# Work instructions:
Output all of the data below exactly as given.

# # # #

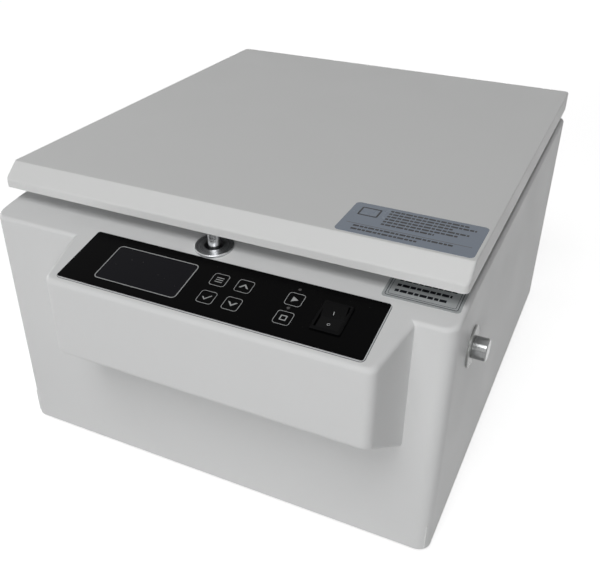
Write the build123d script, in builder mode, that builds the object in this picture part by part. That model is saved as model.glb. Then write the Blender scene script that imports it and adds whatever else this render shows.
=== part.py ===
from build123d import *
import os
from math import cos, radians, sin, tan

# Microplate centrifuge: a bench instrument with a hinged lid, a swing-out rotor for two
# microplates, a sloping control console and a lid latch with a release knob on the right.
# Millimetres. X runs to the right, Y to the back, Z up. The origin is the centre of the
# bottom of the bounding box, on the surface that the instrument stands on.

# ---------------------------------------------------------------- driving dimensions
housing_width = 430
housing_depth = 490
housing_height = 240
wall = 3
foot_height = 8
console_reach = 54
rear_reach = 4
cut_through = 40
knob_length = 12
knob_flange_thickness = 2
lid_height = 32
lid_gap = 12

# The bounding box runs from the console's front to the fan guard, and from the left wall to
# the end of the release knob.
knob_reach = knob_flange_thickness + knob_length
mid_x = -knob_reach / 2
front_y = console_reach - (console_reach + housing_depth + rear_reach) / 2
back_y = front_y + housing_depth
base_z = foot_height
deck_z = base_z + housing_height
right_x = mid_x + housing_width / 2
left_x = mid_x - housing_width / 2
lid_top_z = deck_z + lid_height
lid_lip_z = deck_z + lid_gap

# Casing: the deck falls towards the front at the panel's angle from a softly rounded crease.
panel_tilt = radians(12)
crease_depth = 38
crease_radius = 285
crease_y = front_y + crease_depth
deck_front_z = deck_z - crease_depth * tan(panel_tilt)
corner_radius = 12
deck_edge_radius = 4

# Console
console_root_left = mid_x - 125
console_root_right = mid_x + 183
console_inset = 11
console_lip_z = base_z + 147.5
console_root_z = base_z + 110
console_overlap = 14
console_corner_radius = 9
console_edge_radius = 5
panel = Plane(
    origin=(mid_x, front_y, deck_front_z),
    x_dir=(1, 0, 0),
    z_dir=(0, -sin(panel_tilt), cos(panel_tilt)),
)
panel_normal = Axis(panel.origin, panel.z_dir)

# Control panel, in the panel plane: x from the housing's middle, y up the slope
film_width = 266
film_length = 60
film_centre = (28.5, -19)
film_thickness = 1.2
window_width = 76
window_length = 40
window_centre = (-36, -19.5)
window_corner = 4
key_size = 12.4
key_gap = 0.25
key_travel = 0.5
key_depth = 2.0
key_places = {
    "key_set": (25.8, -9),
    "key_confirm": (25.8, -29.7),
    "key_up": (48, -9),
    "key_down": (48, -29.7),
    "key_start": (91.3, -9),
    "key_stop": (91.3, -29.7),
}
key_window_centre = (58.5, -19.4)
key_window_width = 92
key_window_length = 42
board_depth = 9
board_thickness = 1.6
switch_centre = (125.5, -17.8)
bezel_width = 24.5
bezel_length = 31
bezel_thickness = 2
switch_body_width = 21.6
switch_body_length = 28.4
switch_body_depth = 24
rocker_width = 18.6
rocker_radius = 12.6
rocker_pivot_depth = 4.5
rocker_angle = 12
rocker_waist = 2.5
rocker_axle_radius = 1.5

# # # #

# Task output:
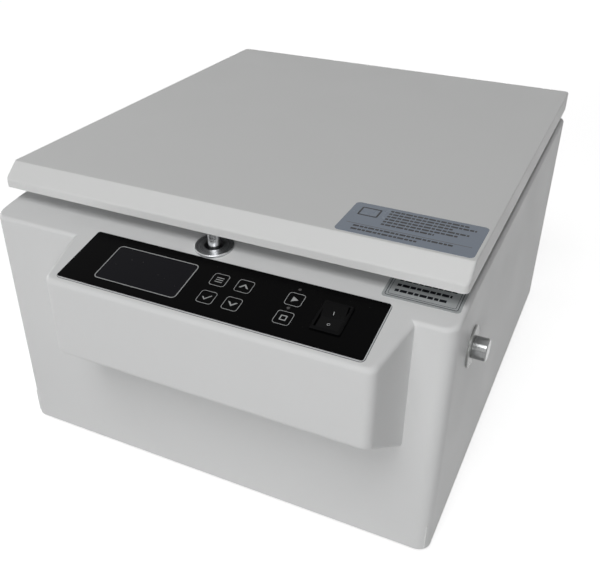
Write the build123d script, in builder mode, that builds the object in this picture part by part. That model is saved as model.glb. Then write the Blender scene script that imports it and adds whatever else this render shows.
=== part.py ===
from build123d import *
import os
from math import cos, radians, sin, tan

# Microplate centrifuge: a bench instrument with a hinged lid, a swing-out rotor for two
# microplates, a sloping control console and a lid latch with a release knob on the right.
# Millimetres. X runs to the right, Y to the back, Z up. The origin is the centre of the
# bottom of the bounding box, on the surface that the instrument stands on.

# ---------------------------------------------------------------- driving dimensions
housing_width = 430
housing_depth = 490
housing_height = 240
wall = 3
foot_height = 8
console_reach = 54
rear_reach = 4
cut_through = 40
knob_length = 12
knob_flange_thickness = 2
lid_height = 32
lid_gap = 12

# The bounding box runs from the console's front to the fan guard, and from the left wall to
# the end of the release knob.
knob_reach = knob_flange_thickness + knob_length
mid_x = -knob_reach / 2
front_y = console_reach - (console_reach + housing_depth + rear_reach) / 2
back_y = front_y + housing_depth
base_z = foot_height
deck_z = base_z + housing_height
right_x = mid_x + housing_width / 2
left_x = mid_x - housing_width / 2
lid_top_z = deck_z + lid_height
lid_lip_z = deck_z + lid_gap

# Casing: the deck falls towards the front at the panel's angle from a softly rounded crease.
panel_tilt = radians(12)
crease_depth = 38
crease_radius = 285
crease_y = front_y + crease_depth
deck_front_z = deck_z - crease_depth * tan(panel_tilt)
corner_radius = 12
deck_edge_radius = 4

# Console
console_root_left = mid_x - 125
console_root_right = mid_x + 183
console_inset = 11
console_lip_z = base_z + 147.5
console_root_z = base_z + 110
console_overlap = 14
console_corner_radius = 9
console_edge_radius = 5
panel = Plane(
    origin=(mid_x, front_y, deck_front_z),
    x_dir=(1, 0, 0),
    z_dir=(0, -sin(panel_tilt), cos(panel_tilt)),
)
panel_normal = Axis(panel.origin, panel.z_dir)

# Control panel, in the panel plane: x from the housing's middle, y up the slope
film_width = 266
film_length = 60
film_centre = (28.5, -19)
film_thickness = 1.2
window_width = 76
window_length = 40
window_centre = (-36, -19.5)
window_corner = 4
key_size = 12.4
key_gap = 0.25
key_travel = 0.5
key_depth = 2.0
key_places = {
    "key_set": (25.8, -9),
    "key_confirm": (25.8, -29.7),
    "key_up": (48, -9),
    "key_down": (48, -29.7),
    "key_start": (91.3, -9),
    "key_stop": (91.3, -29.7),
}
key_window_centre = (58.5, -19.4)
key_window_width = 92
key_window_length = 42
board_depth = 9
board_thickness = 1.6
switch_centre = (125.5, -17.8)
bezel_width = 24.5
bezel_length = 31
bezel_thickness = 2
switch_body_width = 21.6
switch_body_length = 28.4
switch_body_depth = 24
rocker_width = 18.6
rocker_radius = 12.6
rocker_pivot_depth = 4.5
rocker_angle = 12
rocker_waist = 2.5
rocker_axle_radius = 1.5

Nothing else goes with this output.